The Tiffany glasses are back for a return engagement, as is the Tuttle flatware (sterling flatware actually STAYS polished the more you use it, so USE IT, but beware the dishwasher, unless you have a steam cycle!). The water glass is another find collected in small doses. It's Simon Pearce's classic hand blown beaker- beautiful, and more on him later, too! The napkins for this go-round were bought for us by friends in France and made by a Basque company, Euskal-Linge . We have several different colors, and no, they don't always get an ironing before using. If you take them out of the wash and give them a good snap and lay them flat to air dry, they look pretty darn good, and will do in pinch. I have to say, I do like a simple fold, and these days stripes for me are going horizontal. The mat is the classic Nito woven mat from Williams-Sonoma . These are the work horse of place mats, and never need ironing. So, high/low, vintage/new. Company's coming, don't panic!

Sunday, May 16, 2010

Christmas in May





At rest, and play...
So here it is, for all the world to see, the table chairs and sideboard spoken about in my first post! The first picture is the dining room and tabletop at rest, without the beautiful Laurentian mirror designed by Los Angeles architects Jim Favaro and Steve Johnson. The second is the room at its Christmas Eve best, with the Laurentian mirror- what a difference a mirror makes! I've translated the classic 1964 table scape to suit me and my home today. The wreaths (on their 45th Christmas table) are sharing center stage with an arrangement of crisp, white carnations (done in the waste pot of my grandmother's silver tea service). The chocolate brown Sferra hemstitch linen cloth (at Nieman Marcus and a great value!) has replaced the rose colored one of my mother's, and the sterling flatware (Tuttle's Lamerie) is what my partner and I picked out for ourselves (the Gorham English Gadroon my sister is keeping for my niece). Christmas (ANY holiday, for that matter!) is the perfect time for recharging the energy inherent in family treasures. With the addition of each object, I can feel the room's whole energy hum with greater and greater vibration. I'm very pleased with the new additions (the Baccarat Don Perignon champagne flutes, Tiffany's crystal all purpose wine glasses- another tremendous value at $15 a pop!) that enhance the old: the 60 year old Tree of Life dishes and water goblets from my parents, their silver water pitcher, and of course the table, chairs and sideboard of my youth. And I think my mother is pleased as well...

Sunday, May 9, 2010

Let's Get This Party Started!

Well, that was easy... now what?! I guess some background would be in order, and how fitting that this is written on Mother's Day, because my mother is a main character in my story. Like many people in this relatively new millennium, this blog started with the conversation, "So, what do you really want to do?".

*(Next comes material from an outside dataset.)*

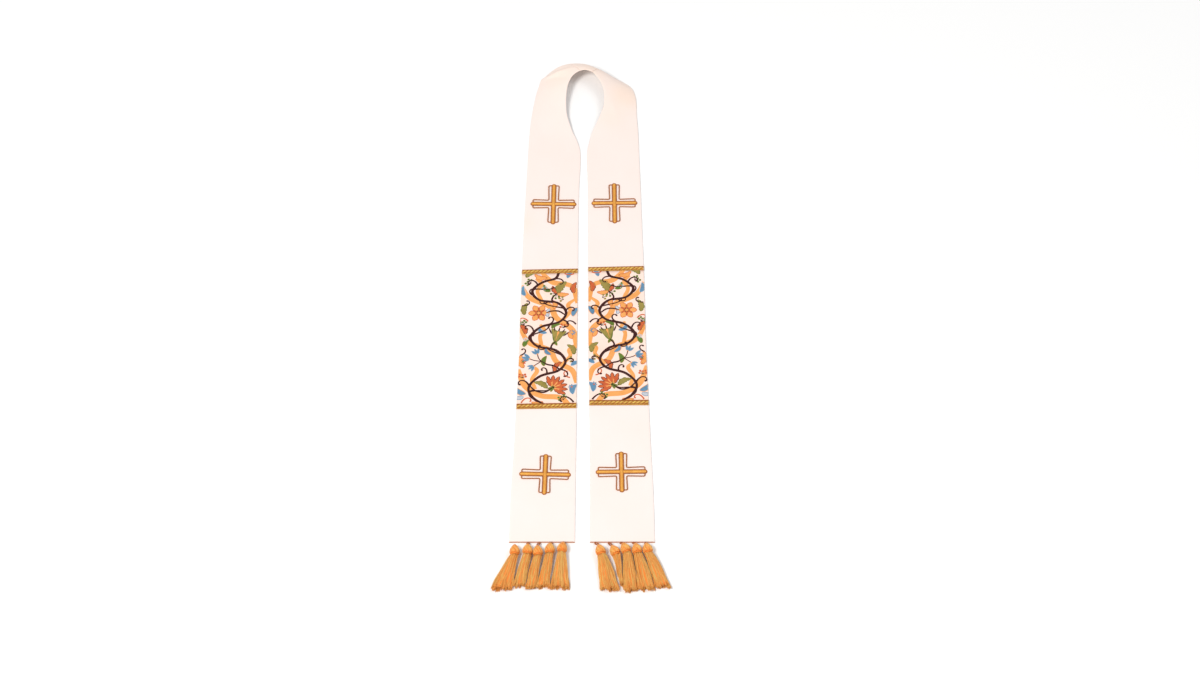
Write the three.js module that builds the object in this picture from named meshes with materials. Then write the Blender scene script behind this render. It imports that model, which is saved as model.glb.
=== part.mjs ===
// A clerical stole laid flat, face up: two flared fronts side by side, the band round the neck rolled over at
// the back, an embroidered orphrey and braids across each front, four crosses and ten tassels.
// Millimetres. While it is drawn, X runs across from the midline between the fronts, Y runs from the hems
// towards the neck, and Z is up from the surface that the stole lies on.
import * as THREE from 'three';

// ---- driving dimensions ----
const CLOTH = 2.4;             // face, interlining and backing together
const GAP = 0.3;               // clearance between sewn pieces
const ORPHREY = 1.0;           // thickness of the embroidered panel
const BRAID = { width: 12, thick: 2.2 };
const HEM_CORD = { diameter: 2.2, clear: 0.4 };
const CROSS = { rootHalf: 11.2, endHalf: 12.4, cord: 2.4, barHalf: 5.2, goldHalf: 3.1, tip: 4, base: 1.2, gold: 1.8 };
const TASSEL = { headRadius: 8.7, headLength: 19, neckRadius: 5.6, loopCord: 1.1, skirtNeck: 11, skirtEnd: 8.5 };
const COLUMNS = 6;             // strips of cloth across the band
const NECK_STEPS = 2;          // rows of cloth for each neck section

// The long edges of both fronts, a row for each level above the hem.
const FRONT_EDGES = [
  { y: 0, leftOuter: -145.3, leftInner: -14.5, rightInner: 15.2, rightOuter: 143.9 },
  { y: 110, leftOuter: -143.6, leftInner: -14.0, rightInner: 15.0, rightOuter: 142.2 },
  { y: 220, leftOuter: -139.1, leftInner: -13.2, rightInner: 14.8, rightOuter: 138.3 },
  { y: 330, leftOuter: -136.0, leftInner: -12.5, rightInner: 12.6, rightOuter: 135.0 },
  { y: 460, leftOuter: -132.9, leftInner: -12.3, rightInner: 10.5, rightOuter: 131.0 },
  { y: 550, leftOuter: -132.3, leftInner: -11.4, rightInner: 9.9, rightOuter: 129.7 },
  { y: 660, leftOuter: -130.2, leftInner: -11.6, rightInner: 9.6, rightOuter: 128.1 },
  { y: 770, leftOuter: -127.7, leftInner: -11.3, rightInner: 9.4, rightOuter: 125.3 },
  { y: 880, leftOuter: -124.6, leftInner: -10.2, rightInner: 9.1, rightOuter: 122.9 },
  { y: 988, leftOuter: -120.9, leftInner: -7.9, rightInner: 7.3, rightOuter: 120.0 },
];

// Sections round the neck, from the left front over the back to the right front. The inner edge, at the
// neck opening, rises from the surface, and the outer edge lies on it. roll is 0 where the band is straight
// from edge to edge and 1 where it runs level from the inner edge and then turns down steeply behind.
const NECK_SECTIONS = [
  { outer: [-119.9, 1020, 2.4], inner: [-15.3, 1018, 3.6], roll: 0 },
  { outer: [-118.6, 1044, 2.4], inner: [-24.1, 1039, 5.5], roll: 0 },
  { outer: [-117.0, 1068, 2.4], inner: [-31.0, 1060, 8.5], roll: 0 },
  { outer: [-114.6, 1092, 2.4], inner: [-37.2, 1082, 12], roll: 0 },
  { outer: [-111.0, 1119, 2.4], inner: [-39.8, 1109, 17], roll: 0.05 },
  { outer: [-105.6, 1152, 2.4], inner: [-38.8, 1138, 24], roll: 0.1 },
  { outer: [-100.5, 1174, 2.0], inner: [-35.6, 1157, 29], roll: 0.12 },
  { outer: [-95.5, 1191, 1.2], inner: [-27.8, 1175, 33], roll: 0.15 },
  { outer: [-80.0, 1209, 0.6], inner: [-21.5, 1181.5, 34.5], roll: 0.75 },
  { outer: [-62.0, 1221, 0.4], inner: [-15.5, 1186, 35.5], roll: 0.95 },
  { outer: [-39.0, 1228, 0.4], inner: [-8.5, 1189.8, 36.4], roll: 1 },
  { outer: [-3.0, 1227, 0.4], inner: [2.0, 1191.8, 37], roll: 1 },
  { outer: [22.0, 1218.5, 0.4], inner: [12.0, 1189.5, 36.2], roll: 0.97 },
  { outer: [48.0, 1205.5, 0.4], inner: [20.5, 1185, 35.2], roll: 0.85 },
  { outer: [72.0, 1192.5, 0.6], inner: [28.4, 1176, 33], roll: 0.65 },
  { outer: [92.0, 1181, 1.0], inner: [35.0, 1166, 31], roll: 0.4 },
  { outer: [106.0, 1167, 1.6], inner: [40.0, 1155, 28.5], roll: 0.25 },
  { outer: [112.8, 1147, 2.2], inner: [43.8, 1137, 24], roll: 0.15 },
  { outer: [115.8, 1122, 2.4], inner: [43.6, 1109, 17], roll: 0.05 },
  { outer: [115.9, 1098, 2.4], inner: [36.4, 1086, 12], roll: 0 },
  { outer: [117.2, 1070, 2.4], inner: [26.2, 1060, 8], roll: 0 },
  { outer: [118.6, 1045, 2.4], inner: [17.8, 1039, 5.5], roll: 0 },
  { outer: [119.4, 1020, 2.4], inner: [12.6, 1018, 3.6], roll: 0 },
];
const LEFT_SEAM = 10;          // the places of the two seams of the back of neck, in neck sections
const RIGHT_SEAM = 12.65;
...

So, what do I really want to do? I really want to provide a resource for those who, like me, wish to hold on to the last vestige of civilization: the formal dinning room. (But of course, dining tables and other tabletops are in every room of the house, so naturally I don't want to limit myself!) For this is the room where life events are toasted, where holidays, birthdays, and anniversaries are celebrated, and where family and friends can gather and share in the most primal and nurturing of rituals: the meal.

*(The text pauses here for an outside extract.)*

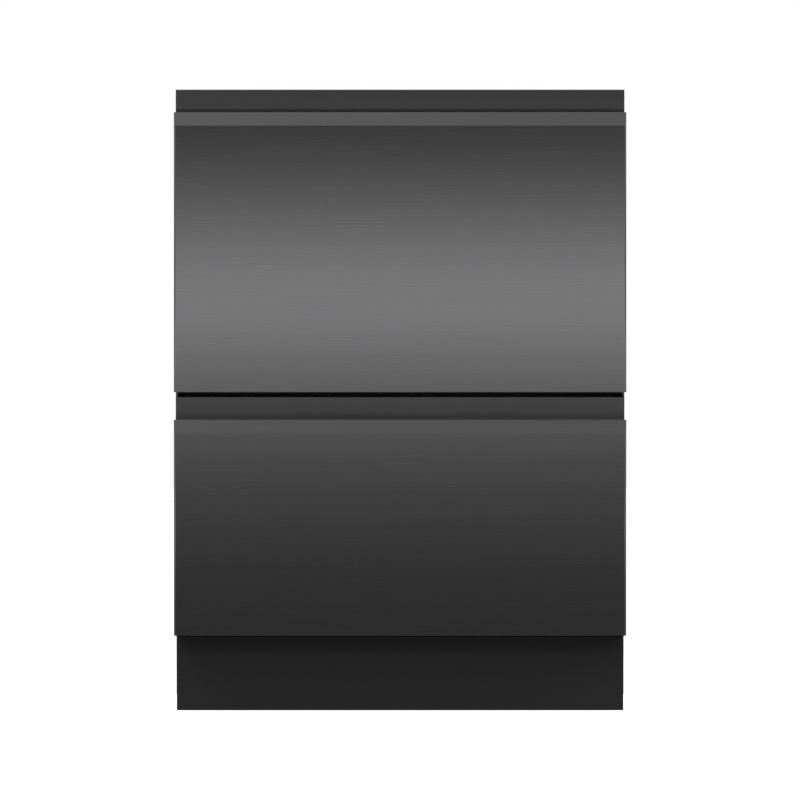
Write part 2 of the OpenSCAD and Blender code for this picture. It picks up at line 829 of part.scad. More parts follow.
module cutlery_basket() {
    z = rack_z(UPPER) + cross_top;
    t = 2;
    cell_w = (basket_w - 4 * t) / 3;
    cell_d = (basket_d - 3 * t) / 2;
    color("#5e6063") translate([basket_x, tub_y + basket_y, z]) difference() {
        cube([basket_w, basket_d, basket_h]);
        for (a = [0 : 2], b = [0 : 1])
            translate([t + a * (cell_w + t), t + b * (cell_d + t), t]) cube([cell_w, cell_d, basket_h]);
    }
}

// ---------- dispenser ----------

box_x0 = dispenser_x - cup_w / 2 - 70;
box_x1 = dispenser_x + cup_w / 2 + 6;
box_h = cup_h + 14;

module dispenser(i) {
    z = drawer_z(i) - cup_drop;
    y = tub_y0 + tub_t;
    color("#f0f0ee") difference() {
        union() {
            block([box_x0, y - tub_t - cup_d, z - box_h / 2], [box_x1, y + 1, z + box_h / 2]);
            block([box_x0 - 6, y, z - box_h / 2 - 6], [box_x1 + cup_w + 6, y + flange_t, z + box_h / 2 + 6]);
            // rails above and below the sliding door
            for (s = [-1, 1]) block(
                [dispenser_x - cup_w / 2 - 4, y + 1, z + s * (door_h / 2 + 2.3) - 2],
                [box_x1 + cup_w + 6, y + flange_t + door_t + 1, z + s * (door_h / 2 + 2.3) + 2]);
        }
        block([dispenser_x - cup_w / 2, y - tub_t - cup_d + 2.5, z - cup_h / 2],
              [dispenser_x + cup_w / 2, y + flange_t + 1, z + cup_h / 2]);
        rod_y(y - 12, y + flange_t + 1, cap_x, z, shaft_r + fit);
    }
}

door_h = cup_h + 6;

module dispenser_door(i) {
    z = drawer_z(i) - cup_drop;
    y = tub_y0 + tub_t + flange_t + hinge_gap;
    left = dispenser_x - cup_w / 2 - 3;
    color("#d9dad8") {
        block([left, y, z - door_h / 2], [dispenser_x + cup_w / 2 + 3, y + door_t, z + door_h / 2]);
        block([left + 9, y + door_t - 1, z - 12], [left + 15, y + door_t + 3, z + 12]);
    }
}

module rinse_cap(i) {
    z = drawer_z(i) - cup_drop;
    y = tub_y0 + tub_t + flange_t + hinge_gap;
    color("#5b83a8") {
        rod_y(y, y + 4, cap_x, z, cap_r);
        rod_y(y - 12, y + 1, cap_x, z, shaft_r);
        block([cap_x - cap_r + 2, y + 3, z - 2], [cap_x + cap_r - 2, y + 8, z + 2]);
    }
}

// ---------- services and feet ----------

module inlet_valve() {
    y = back_y - cab_t;
    color("#e9e9e6") difference() {
        union() {
            rod_y(y - 4, unit_d / 2, inlet_x, service_z, inlet_r);
            rod_y(y - 4, y, inlet_x, service_z, inlet_r + 6);
            rod_y(back_y, back_y + nut_t, inlet_x, service_z, inlet_r + 4);
            block([inlet_x - 18, y - 34, service_z - 18], [inlet_x + 18, y - 4, service_z + 18]);
            rod_x(inlet_x - 17, inlet_x + 40, y - 20, service_z, 11);
        }
        rod_y(y - 10, unit_d / 2 + 1, inlet_x, service_z, inlet_r - 3);
    }
}

module drain_spigots() {
    y = back_y - cab_t;
    color("#2e2e30") for (x = drain_x) difference() {
        union() {
            rod_y(y - 30, unit_d / 2, x, service_z, drain_r);
            rod_y(y - 4, y, x, service_z, drain_r + 5);
            rod_y(back_y, back_y + nut_t, x, service_z, drain_r + 4);
        }
        rod_y(y - 31, unit_d / 2 + 1, x, service_z, drain_r - 2);
    }
}

module mains_gland() {
    y = back_y - cab_t;
    color("#202022") difference() {
        union() {
            rod_y(y - 8, unit_d / 2 - 1, gland_x, service_z, cord_r + 4);
            rod_y(y - 8, y, gland_x, service_z, cord_r + 7);
            rod_y(back_y, back_y + nut_t, gland_x, service_z, cord_r + 7);
        }
        rod_y(y - 9, unit_d / 2, gland_x, service_z, cord_r);
    }
}

module control_module() {
    size = module_size;
    plug = size / 4;
    color("#36383c") translate([-size.x, back_y - cab_t - size.y, drawer_z(LOWER) + size.z / 3]) {
        cube(size);
        for (x = [plug.x / 2, plug.x * 2]) translate([x, 1 - plug.y, plug.z / 2]) cube(plug);
    }
}

foot_places = [for (y = [front_foot_y, rear_foot_y], x = [-1, 1]) [x * (cab_x - foot_in_x), y]];

module foot(k) {
    p = foot_places[k];
    color("#2a2a2a") translate([p.x, p.y, 0]) {
        cylinder(h = 8, r = foot_r);
        cylinder(h = 16, r = stem_r + 4, $fn = 6);
        cylinder(h = 8 + stem_l, r = stem_r);
    }
}

cabinet_left_side();
cabinet_right_side();
cabinet_top();
cabinet_back();
base_tray();
middle_rail();
outer_runners();
lid_lift_units();
control_module();
inlet_valve();
drain_spigots();
mains_gland();
toe_kick();
foot(0);  // foot_front_left
foot(1);  // foot_front_right
foot(2);  // foot_rear_left
foot(3);  // foot_rear_right
front_panel(LOWER);  // lower_front_panel
front_liner(LOWER);  // lower_front_liner
control_fascia(LOWER);  // lower_control_fascia
display_window(LOWER);  // lower_display_window
button(LOWER, 0);  // lower_power_button
button(LOWER, 1);  // lower_programme_button
button(LOWER, 2);  // lower_start_button
tub(LOWER);  // lower_tub
inner_runners(LOWER);  // lower_inner_runners
middle_runners(LOWER);  // lower_middle_runners
filter_plate(LOWER);  // lower_filter_plate
spray_arm(LOWER);  // lower_spray_arm
pump_rotor(LOWER);  // lower_pump_rotor
pump_housing(LOWER);  // lower_pump_housing
lower_rack();
dispenser(LOWER);  // lower_dispenser
dispenser_door(LOWER);  // lower_dispenser_door
rinse_cap(LOWER);  // lower_rinse_cap
lid(LOWER);  // lower_lid
lid_seal(LOWER);  // lower_lid_seal
front_panel(UPPER);  // upper_front_panel
front_liner(UPPER);  // upper_front_liner
control_fascia(UPPER);  // upper_control_fascia
display_window(UPPER);  // upper_display_window
button(UPPER, 0);  // upper_power_button
button(UPPER, 1);  // upper_programme_button
button(UPPER, 2);  // upper_start_button
tub(UPPER);  // upper_tub
inner_runners(UPPER);  // upper_inner_runners
middle_runners(UPPER);  // upper_middle_runners
filter_plate(UPPER);  // upper_filter_plate
spray_arm(UPPER);  // upper_spray_arm
pump_rotor(UPPER);  // upper_pump_rotor
pump_housing(UPPER);  // upper_pump_housing
upper_rack();
dispenser(UPPER);  // upper_dispenser
dispenser_door(UPPER);  // upper_dispenser_door
rinse_cap(UPPER);  // upper_rinse_cap
lid(UPPER);  // upper_lid
lid_seal(UPPER);  // upper_lid_seal
tine_row();
cup_shelf();
cutlery_basket();
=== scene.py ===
import json
import math

import bmesh
import bpy
from mathutils import Matrix, Vector


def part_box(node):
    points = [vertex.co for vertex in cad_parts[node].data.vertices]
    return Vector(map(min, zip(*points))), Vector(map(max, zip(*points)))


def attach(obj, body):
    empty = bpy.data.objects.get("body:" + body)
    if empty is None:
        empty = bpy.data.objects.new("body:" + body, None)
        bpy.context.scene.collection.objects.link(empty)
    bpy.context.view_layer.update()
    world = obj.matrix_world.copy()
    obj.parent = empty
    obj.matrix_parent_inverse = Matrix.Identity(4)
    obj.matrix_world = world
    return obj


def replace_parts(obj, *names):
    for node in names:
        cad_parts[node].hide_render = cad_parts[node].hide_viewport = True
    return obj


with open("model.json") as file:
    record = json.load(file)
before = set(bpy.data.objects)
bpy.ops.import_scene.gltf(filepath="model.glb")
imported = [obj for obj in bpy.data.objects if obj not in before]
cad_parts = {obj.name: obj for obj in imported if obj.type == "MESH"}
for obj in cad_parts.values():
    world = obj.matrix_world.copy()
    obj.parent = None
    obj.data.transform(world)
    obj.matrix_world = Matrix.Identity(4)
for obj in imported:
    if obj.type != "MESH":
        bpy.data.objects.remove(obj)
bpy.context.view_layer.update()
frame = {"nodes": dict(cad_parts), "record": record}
scene = bpy.context.scene
NODES = frame["nodes"]
SLOT = {row["node"]: row["material_slot"] for row in frame["record"]["subparts"]}
BODY = {node: body for body, nodes in frame["record"]["behaviour"]["bodies"].items() for node in nodes}
DRAWERS = ("lower", "upper")
SIDES = (("left", -1), ("right", 1))
UP = (0, 0, 1)
BACK = (0, 1, 0)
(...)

Where did this odd fetish for dining rooms and tables come from? From my childhood. There is a very early photograph of the dining room in the house I grew up in in Palos Verdes, Estates, California taken by my mother who was obviously (and rightly, I might add!) proud of the coming together of a table scape for Christmas, circa 1964. My family dining table ( a modern, teak surfboard of a table designed by Finn Juhl for Baker Furniture) was covered in a perfect shade of rose linen cloth, very plain, and set with my parents "good dishes" they selected as their wedding china (Theo. Haviland "Cambridge" in green and white, but we've always known it as "Tree of Life"). The water goblets were also from their wedding, as was the silver flatware (Gorham's English Gadroon. For some of you, I don't need to say that they were married in 1951. This was "THE" china and silver of their generation.) The napkins were "good plain white" family linen that my mother received from her aunt. As the centerpiece, there were two wreaths of nuts, pods, and pine cones collected by aunt from the hills near her San Francisco peninsula home and then crafted into these wreaths which were to hang on the front doors. But my mom, knowing better, placed these center stage with moss green beeswax pillar candles and clear glass hurricanes in their centers. So, in that photograph, the table is set and pristine, the walls of neutral grass cloth creating a rich texture for a room that, on such a celebration, could easily have veered off into any number of cliches from that era. As a matter of fact, I look at that room in that photograph today and it looks as fresh today as it was almost 50 years ago.

So, now that dining table is in MY dining room as is the set of chairs and sideboard that made up that perfect room (all Baker Furniture, but from different sets, not too "matchy matchy"). And in that sideboard, are the "Tree of Life" dishes that my mother (and I!) so loved. I also have the water goblets, and the "good plain white" family linen napkins, but that rose linen cloth has seen better days. An unfortunate spill of bleach and some other fading have rendered it a "memory", though I do still have that, too. And speaking of the wreaths, I have those, as well, and while the moss green has evolved into natural colored beeswax, they, every Christmas, find their way onto my holiday table.